Une leçon d’histoire dure à entendre à l’instar des sons
assourdissants des tambours sur lesquels les comédiens frappent de
toute leur force, en les accompagnant de leurs cris  comme d’un
sombre avertissement.

Marie-Françoise Grilsin

Représentation du 12 janvier à Pôle-Sud

L’Etang

D’après Robert Walser par Gisèle Vienne

Cette pièce était très attendue en raison de la notoriété de la metteuse en scène et de celle de l’auteur qui l’a écrite pour sa soeur.

Nous nous retrouvons face à ce milieu blanc qu’est le plateau éclairé
d’une lumière crue. Un lit y a été installé où gisent pêle-mêle les
corps de poupées à taille humaine. Un personnage vient 
tranquillement les prendre l’une après l’autre pour les emporter
vers un ailleurs indéterminé. La scène se prolonge jusqu’à la
disparition  de toutes ces grandes marionnettes pantelantes.

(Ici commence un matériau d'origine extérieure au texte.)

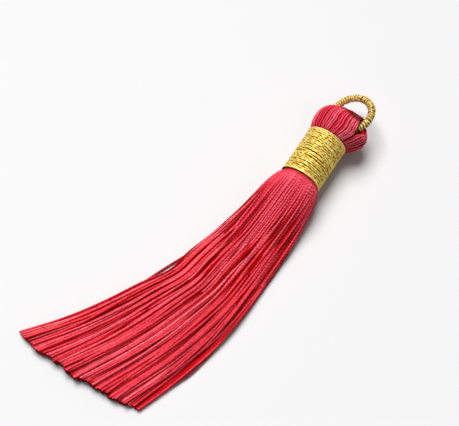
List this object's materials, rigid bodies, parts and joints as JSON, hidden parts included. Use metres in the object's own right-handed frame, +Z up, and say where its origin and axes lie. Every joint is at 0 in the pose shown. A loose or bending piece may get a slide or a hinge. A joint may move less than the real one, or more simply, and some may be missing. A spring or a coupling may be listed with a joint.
{
  "type": "thread tassel with a wrapped hanging ring",
  "caption": "Tassel of looped silky thread, its neck bound with gold thread, its skirt fanned flat to one side, with a wrapped ring through its head.",
  "frame": {"origin": "on the surface that the tassel lies on, under the middle of its box", "axes": "+Y along the neck from the skirt's cut end to the ring, +Z up from the surface, +X to the right seen from above with the ring away from the viewer"},
  "size_m": [0.0442, 0.0892, 0.0119],
  "materials": {
    "red_thread": "silky, with a soft sheen along the threads",
    "gold_binding_thread": "twisted metallic gold thread, wound side by side, glittering",
    "gold_ring_thread": "twisted metallic gold thread, wrapped closely round the ring, glittering"
  },
  "bodies": {
    "root": {"thread_hank": "red_thread", "gold_binding": "gold_binding_thread", "hanging_ring": "gold_ring_thread"}
  },
  "joints": []
}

Entreront en scène alors de  » vrais  » personnages interprétés par les
comédiennes Adèle Haenel et Ruth Vega Fernandez. L’histoire
repose pour l’essentiel sur le rapport mère-fils. Ce dernier, Fritz, se
sent mal aimé par sa mère, incompris et décide de faire croire qu’il
va se noyer dans l’étang  proche de leur habitation. Un chantage
affectif parfaitement mis en lumière par le jeu d’Adèle Haenel qui
met son corps en demeure de se tordre de douleur, de chagrin face à
une mère, Ruth Vega Fernandez qui conserve une attitude  stricte
comme en témoigne la raideur de son corps en parfaite
contradiction avec les convulsions du garçon.

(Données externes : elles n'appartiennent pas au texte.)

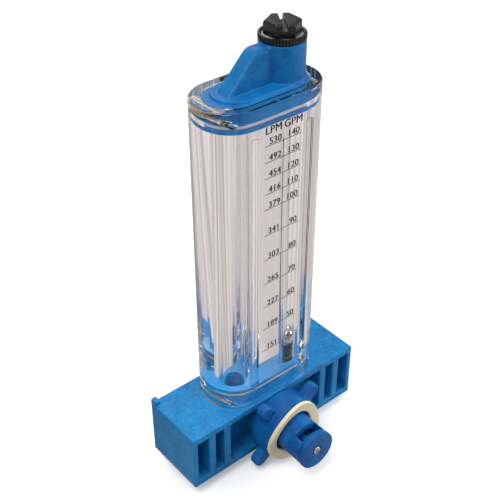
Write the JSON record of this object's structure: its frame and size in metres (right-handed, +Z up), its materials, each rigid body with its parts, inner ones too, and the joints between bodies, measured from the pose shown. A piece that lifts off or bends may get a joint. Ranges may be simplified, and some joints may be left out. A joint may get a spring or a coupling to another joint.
{
  "type": "variable area flow meter",
  "caption": "Clear variable-area flow meter with a float, standing on a blue strap-on base block with a pitot stem, saddle collar and gasket.",
  "frame": {"origin": "centre of the base block's underside", "axes": "+Z up along the meter body, -Y along the pitot stem towards the pipe, +X along the base block towards the metering bore's end"},
  "size_m": [0.102, 0.0632, 0.2165],
  "materials": {
    "blue_plastic": "satin moulded plastic with a fine mould texture",
    "clear_acrylic": "polished clear acrylic",
    "black_plastic": "glossy moulded plastic",
    "black_rubber": "dull seal rubber",
    "cream_rubber": "soft matt gasket rubber",
    "grey_nylon": "satin washer plastic",
    "polished_steel": "polished stainless steel",
    "brass_pin": "drawn rod, lightly tarnished"
  },
  "bodies": {
    "root": {"base_block": "blue_plastic", "meter_body": "clear_acrylic", "top_cap": "blue_plastic", "lower_spigot_seal": "black_rubber", "upper_spigot_seal": "black_rubber", "lower_left_pin": "brass_pin", "lower_right_pin": "brass_pin", "upper_left_pin": "brass_pin", "upper_right_pin": "brass_pin", "float_seat": "black_plastic", "float_stop": "black_plastic"},
    "float": {"float_ball": "polished_steel"},
    "plug_lift": {"plug_washer": "grey_nylon", "plug_seal": "black_rubber"},
    "plug": {"vent_plug": "black_plastic", "knurled_ring": "black_plastic"},
    "collar": {"saddle_collar": "blue_plastic", "saddle_gasket": "cream_rubber"},
    "pitot": {"pitot_stem": "blue_plastic", "stem_end_disc": "blue_plastic", "end_screw": "polished_steel", "rear_stem_seal": "black_rubber", "middle_stem_seal": "black_rubber", "front_stem_seal": "black_rubber", "retaining_clip": "polished_steel"}
  },
  "joints": [
    {"name": "float_rise", "type": "slide", "parent": "root", "child": "float", "axis": [0, 0, 1], "range_m": [0, 0.1178]},
    {"name": "plug_rise", "type": "slide", "parent": "root", "child": "plug_lift", "axis": [0, 0, 1], "range_m": [0, 0.006]},
    {"name": "plug_turn", "type": "hinge", "parent": "plug_lift", "child": "plug", "pos_m": [0.0133, 0, 0.2], "axis": [0, 0, 1], "range_deg": [0, 1440]},
    {"name": "collar_turn", "type": "hinge", "parent": "root", "child": "collar", "pos_m": [0, -0.02, 0.014], "axis": [0, -1, 0], "range_deg": [-90, 90]},
    {"name": "pitot_turn", "type": "hinge", "parent": "root", "child": "pitot", "pos_m": [0, -0.02, 0.014], "axis": [0, -1, 0], "range_deg": [-90, 90]}
  ],
  "couplings": [
    {"joint": "plug_rise", "follows": "plug_turn", "m_per_rad": 0.00023873}
  ]
}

C’est une situation pathétique jouée avec componction, lenteur et
peu d’échanges de langage ce qui crée une sorte de malaise et donne
le sentiment de plonger dans un univers étrange plein d’un drame
sous-jacent. Cette atmosphère bizarre est renforcée par le
traitement particulier des voix parfois déformées, amplifiées pour
devenir celle d’un père, d’un frère ou celles d’enfants du voisinage
qu’on ne voit pas et soulignée par les jeux de lumière d’Yves Godin et
tout particulièrement par la musique troublante de Stephen
O’Malley et François Bonnet.

Une perception de la famille gravement mise en question.